Ach ja: da du ja türkischer (?) Abstammung bist: es gibt in Polen nicht gerade wenige Fremdenfeinde. Kaum zu vergleichen mit den Holzköpfen aus Freital oder den Freizeitglatzen bei NPD Umzügen. Die Typen da sind Hardliner und verdammt gefährliche Gesellen. Du solltest dich also vielleicht nicht unbedingt in einer ländlicheren Gegend niederlassen. Genau wie in Deutschland wird die politische Gesinnung vom Grad der Dummheit geprägt und auf dem Land fehlt es oft an weiterführenden Bildungseinrichtungen.

Und das Wichtigste: Kurva! Merk dir das Wort. Offiziell bedeutet es so viel wie Schlampe, Fotze, Hure...

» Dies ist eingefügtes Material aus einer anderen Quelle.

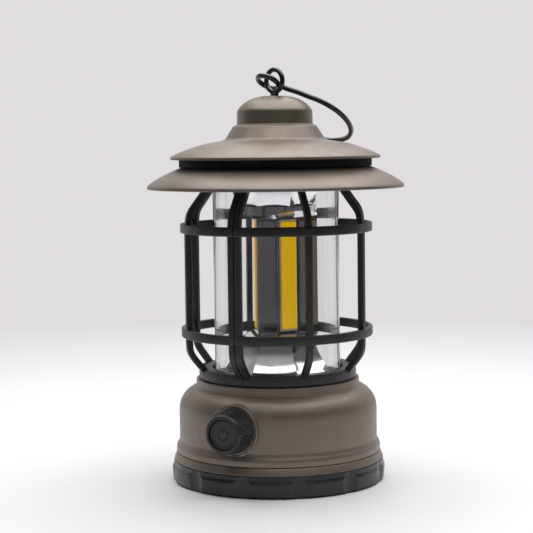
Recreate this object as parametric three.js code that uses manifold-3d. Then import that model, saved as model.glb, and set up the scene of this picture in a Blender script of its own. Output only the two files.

Für die Polen ist das aber so etwas wie "und" oder "oder" oder "deswegen" geworden. Als würde ein Deutscher so was sagen wie: "Ich bin gestern Fotze durch die Stadt gefahren Fotze und Fooooootze musste voll fotzenstark Bremsen weil so eine fotzige Fotzenfotze mir vor mein Fotzenauto gefotzt ist, verfotzt noch mal, Fotze!"
Und das ist KEIN Witz. Hör bei Gelegenheit mal kurz nach Feierabend zwei polnischen Handwerkern zu. Ich muss immer grinsen, wenn ich im Supermarkt an irgendeiner Kasse stehe und den Exemplaren begegne.

Unterm Strich: Polen ist nicht sehr weit entfernt von Deutschland - die Systeme ähneln sich. Die Spuren des Sozialismus' sind hier und da noch nicht verzogen, Extreme jeglicher Art hier sind oft noch extremer dort. Du kannst dort gut leben und gut versorgt sein, solltest aber immer aufpassen, wer dir was genau andrehen möchte, weil die Chancen gut stehen, von jedem 5. über den Tisch gezogen zu werden. Ich war zweimal dort. Fand ich OK. Nicht schäbig, nicht überkriminell, nicht großartig... aber es gibt definitiv Schlimmeres. Arbeiten würde ich dort nicht wollen. Slawische Sprache machen Gehirn bläääärgh.